Study in nonhuman primates traces regeneration of blood and immune systems to 5 percent of transplanted blood stem cells…

stem cells

Researchers have identified a specific subset of adult blood stem cells that is exclusively responsible for repopulating the entire blood and immune system after a transplant.

The discovery has the potential to revolutionise blood stem cell transplantation as well as the delivery and targeting of cell and gene therapies that use healthy versions of the self-renewing stem cells to replace ones that are diseased.

Previously it was believed that several subtypes of blood stem cells are involved at different points in enabling a new blood system to take hold, from initial engraftment to a sustained, maintained healthy system.

“These findings came as a surprise; we had thought that there were multiple types of blood stem cells that take on different roles in rebuilding a blood and immune system,” said senior author Dr Hans-Peter Kiem, Endowed Chair for Cell and Gene Therapy and director of the Stem Cell and Gene Therapy Program at the Fred Hutchinson Cancer Research Center.

“This population does it all,” he said.

While the study was done in nonhuman primates, it shows that the newly identified cell corresponds to a subtype of human blood cell, which behaved identically when tested in vitro. Previous studies in mice report identifying such a subtype of blood stem cell, but there was no matching human version of it.

Blood stem cells are the building blocks of healthy bodies. They grow and proliferate into all the cells –T cells, B cells, platelets and more — that constitute the blood and immune systems. Treating blood stem cells or creating healthier versions of them are a focus of the fields of gene therapy and gene editing.

But it’s been unclear which types of blood stem cells are most effective at carrying on the therapies. Finding the best cell target would mean better chances of lower side effects for patients.

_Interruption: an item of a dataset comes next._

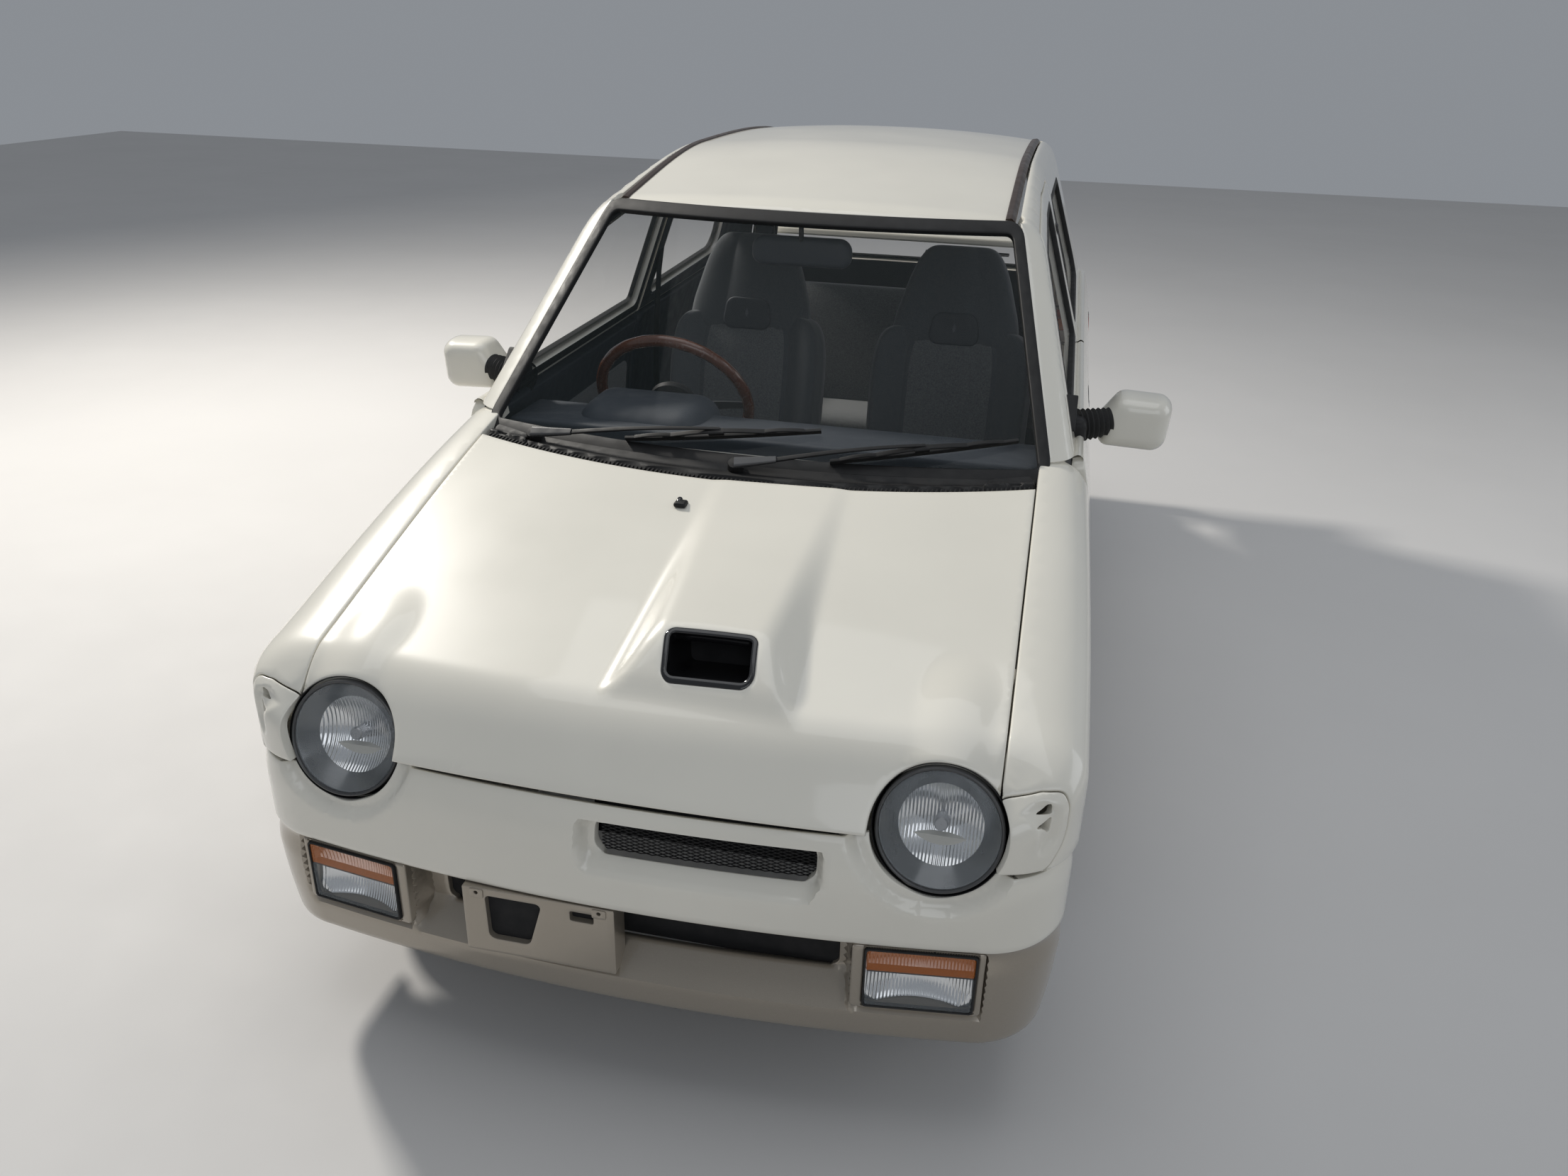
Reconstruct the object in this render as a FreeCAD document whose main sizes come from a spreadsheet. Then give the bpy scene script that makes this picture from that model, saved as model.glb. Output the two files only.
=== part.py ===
import FreeCAD, Part
import math
import os
from FreeCAD import Vector, Placement, Rotation

# Three-door kei hatchback. Millimetres, +Z up, the car faces -Y, its left side is +X.
# The origin lies on the ground under the middle of the overall length.

os.makedirs("parts", exist_ok=True)
doc = FreeCAD.newDocument("kei_car")
sheet = doc.addObject("Spreadsheet::Sheet", "sizes")

# alias, value (mm or degrees), meaning
SIZES = [
    ("overall_length", 3195, "bumper to bumper"),
    ("body_width", 1395, "across the waist crease"),
    ("roof_height", 1378, "ground to the crown of the roof"),
    ("wheelbase", 2175, "front to rear axle"),
    ("front_overhang", 590, "front of the bumper to the front axle"),
    ("front_track", 1215, "between the front tyres' middles"),
    ("rear_track", 1170, "between the rear tyres' middles"),
    ("tyre_radius", 259, "loaded and unloaded alike"),
    ("tyre_width", 145, "section width"),
    ("bead_radius", 165, "rim seat"),
    ("rim_width", 120, "over the flanges"),
    ("rim_wall", 6, "barrel"),
    ("rim_vents", 8, "windows in the disc"),
    ("stub_radius", 15, "stub axles"),
    ("running_gap", 0.08, "radial clearance of a bearing"),
    ("sill_height", 175, "underside of the sills"),
    ("sill_tuck", 35, "how far the sill tucks in"),
    ("crease_height", 600, "widest line of the side"),
    ("belt_height", 903, "foot of the side windows"),
    ("belt_tuck", 42, "how far the belt tucks in"),
    ("wall", 75, "doors and sides below the belt"),
    ("frame_wall", 32, "pillars and window frames"),
    ("skin", 24, "bonnet, wings and roof"),
    ("bumper_wall", 26, "front and rear bumper mouldings"),
    ("glass_inset", 9, "glass behind the outer skin"),
    ("glass_wall", 5, "glass"),
    ("shut_gap", 5, "around every lid and door"),
    ("rear_shut_gap", 8, "behind a door"),
    ("lid_gap", 7.5, "behind the bonnet and above the tailgate"),
    ("hinge_low", 480, "lower door hinge"),
    ("hinge_high", 690, "upper door hinge"),
    ("hinge_pin", 40, "length of a hinge pin"),
    ("tailgate_hinge_x", 150, "tailgate hinges off the middle"),
    ("bonnet_pin_radius", 3, "bonnet's hinge pins"),
    ("scuttle_back", 952.5, "front of the bumper to the rear edge of the front wings"),
    ("bonnet_seam", 571, "half distance between the wing seams"),
    ("bonnet_back", 816.5, "same, to the bonnet's rear corners"),
    ("bonnet_rear_z", 877.5, "same, height"),
    ("bonnet_bow", 105, "rear edge's bow at the middle"),
    ("bonnet_lip_z", 595, "lower front edge of the bonnet"),
    ("bonnet_lip_back", 22.5, "same edge, behind the bumper's front"),
    ("nose_slope", 53, "nose panel above the level"),
    ("nose_bow_radius", 6500, "plan bow of the nose"),
    ("screen_foot_back", 807.5, "front of the bumper to the windscreen's foot"),
    ("screen_foot_z", 885, "same, height"),
    ("screen_run", 628.7, "plan length of the windscreen's line up to the roof's height"),
    ("screen_bow_radius", 3100, "windscreen's curve"),
    ("tail_foot_ahead", 115.5, "tailgate window's foot ahead of the rear end"),
    ("tail_foot_z", 900, "same, height"),
    ("tail_slope", 71, "tailgate window above the level"),
    ("tail_bow_radius", 3600, "tailgate window's curve"),
    ("tail_corner", 36, "rounding of the glasshouse's rear corners"),
    ("rail_half", 513.1, "half width at the roof rail"),
    ("rail_drop", 88, "roof rail under the roof's crown"),
    ("glasshouse_half", 652, "half width at the glasshouse's foot"),
    ("glasshouse_foot", 860, "height of that foot"),
    ("gutter_half", 437, "half distance between the roof gutters"),
    ("arch_radius", 292, "wheel arch openings"),
    ("liner_radius", 300, "front wheel tubs"),
    ("liner_wall", 5, "wheel tubs"),
    ("front_liner_inner", 378, "inner wall of a front wheel tub"),
    ("rear_liner_inner", 492, "inner wall of a rear wheel tub"),
    ("axle_slot", 62, "slots in the rear tubs around the axle, half width"),
    ("floor_top", 228, "cabin floor"),
    ("floor_wall", 20, "cabin floor plate"),
    ("seat_floor", 330, "floor under the rear seat"),
    ("seat_floor_ahead", 527.5, "step up to it, ahead of the rear axle"),
    ("load_floor", 470, "floor behind the rear seat"),
    ("load_floor_ahead", 267.5, "step up to it, ahead of the rear axle"),
    ("engine_length", 520, "engine with its gearbox, across the car"),
    ("engine_width", 330, "along the car"),
    ("engine_height", 395, "engine"),
    ("engine_x", -240, "its right end"),
    ("engine_ahead", 322.5, "its front ahead of the front axle"),
    ("tank_x", -375, "fuel tank's right end"),
    ("tank_length", 395, "fuel tank, across the car"),
    ("tank_width", 230, "along the car"),
    ("tank_height", 130, "fuel tank"),
    ("silencer_radius", 55, "rear silencer"),
    ("silencer_length", 205, "rear silencer"),
    ("pipe_radius", 20, "exhaust pipe"),
    ("pipe_x", 60, "exhaust pipe off the middle"),
    ("subframe_low", 170, "front subframe's underside"),
    ("subframe_wall", 55, "front subframe's height"),
    ("lamp_x", 488, "headlamps off the middle"),
    ("lamp_back", 78.5, "headlamp ring's middle behind the bumper's front"),
    ("lamp_z", 596, "headlamp height"),
    ("lamp_radius", 89, "headlamp glass"),
    ("lamp_ring", 95, "headlamp surround"),
    ("lamp_well", 104, "recess around a headlamp"),
    ("lamp_lean", 18, "headlamps lean back"),
    ("hood_back", 287.5, "same, to where the brow over a headlamp begins"),
    ("hood_z", 751.5, "its height there"),
    ("hood_bow", 300, "brow's curve in side view"),
    ("hood_radius", 108, "brow's curve across"),
    ("bumper_low", 195, "front bumper's underside"),
    ("bumper_line", 404, "groove between the two colours"),
    ("bumper_top", 588, "front bumper's upper face"),
    ("bumper_corner_top", 540, "same, beside the headlamps"),
    ("bumper_side", 5, "bumper ends inside the body width"),
    ("tail_inset", 45, "tail ahead of the rear bumper's face"),
    ("rear_bumper_low", 250, "rear bumper's underside"),
    ("rear_bumper_top", 500, "rear bumper's upper face"),
    ("tailgate_low", 522, "lower edge of the tailgate"),
    ("tailgate_drop", 60, "upper edge of the tailgate under the roof's crown"),
    ("plate_bolts", 210, "number plate's bolt spacing"),
    ("plate_bolt_radius", 3.2, "number plate's bolt holes"),
    ("kingpin_lean", 9, "front strut off the upright"),
    ("kingpin_foot_x", 553, "lower ball joint off the middle"),
    ("kingpin_foot_z", 165, "lower ball joint's height"),
    ("strut_radius", 24, "front strut tube"),
    ("strut_top_z", 668, "top of the strut"),
    ("steering_x", -290, "steering wheel off the middle"),
    ("steering_back", 1262.5, "front of the bumper to the steering wheel's hub"),
    ("steering_z", 850, "same, height"),
    ("steering_slope", 28, "column above the level"),
    ("steering_radius", 180, "rim of the steering wheel"),
    ("seat_x", 300, "front seats off the middle"),
    ("seat_front_back", 1457.5, "front of the bumper to the cushions' front edge"),
    ("seat_hinge_back", 1947.5, "same, to the foot of the backrests"),
    ("seat_top_z", 1112, "top of the backrests"),
    ("seat_width", 470, "front seats"),
]
for row, (alias, value, meaning) in enumerate(SIZES, 1):
    sheet.set(f"A{row}", alias)
    sheet.set(f"B{row}", str(value))
    sheet.set(f"C{row}", meaning)
    sheet.setAlias(f"B{row}", alias)
doc.recompute()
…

“The gold standard target cell population for stem cell gene therapy are cells with the marker CD34,” said lead author Dr Stefan Radtke, a Research Associate in the Kiem Lab at Fred Hutch. “But we used two additional markers to further distinguish the population from the other blood stem cells.”

Using three protein markers that differentiate the cells from other varieties of blood stem cells, the Fred Hutch team found that a subpopulation of about 5 percent of all the blood stem cells did all the work in both early recovery and sustained maintenance of the newly rebuilt system.

Tracking hundreds of thousands of cells in the blood, the Fred Hutch team found that the specific stem cell group — marked as CD34+CD45RA-CD90+ — started rebuilding all different cells of the blood and immune system within 10 days of being infused in nonhuman primates undergoing a transplant.

A year later, the researchers found strong molecular traces of those cells, indicating that the cells were responsible for the ongoing maintenance of the newly transplanted system.

“Our ability to track individual blood cells that developed after transplant was critical to demonstrating that these really are stem cells,” said co-author Dr Jennifer Adair, assistant member at Fred Hutch and an assistant professor of medical oncology at the University of Washington School of Medicine.

The cells potentially could make it much easier to do gene therapies for haemoglobin disorders, AIDS and blood cancers, said Dr Kiem. The discovery may also have important implications for hematopoietic stem cell transplantation since it may lower the risk of graft-versus-host disease, a potentially fatal condition that can occur after hematopoietic stem cell transplants for genetic diseases and blood cancers.

Ultimately, the treatment would work by isolating the subset of stem cells from a human blood sample and then engineering them in the lab to fix genetic flaws or provide disease-fighting powers. Once infused back into the patient, the cells would grow, divide and differentiate into healthy versions of all the cells in the reconstituted system.

The research has been published in Science Translational Medicine.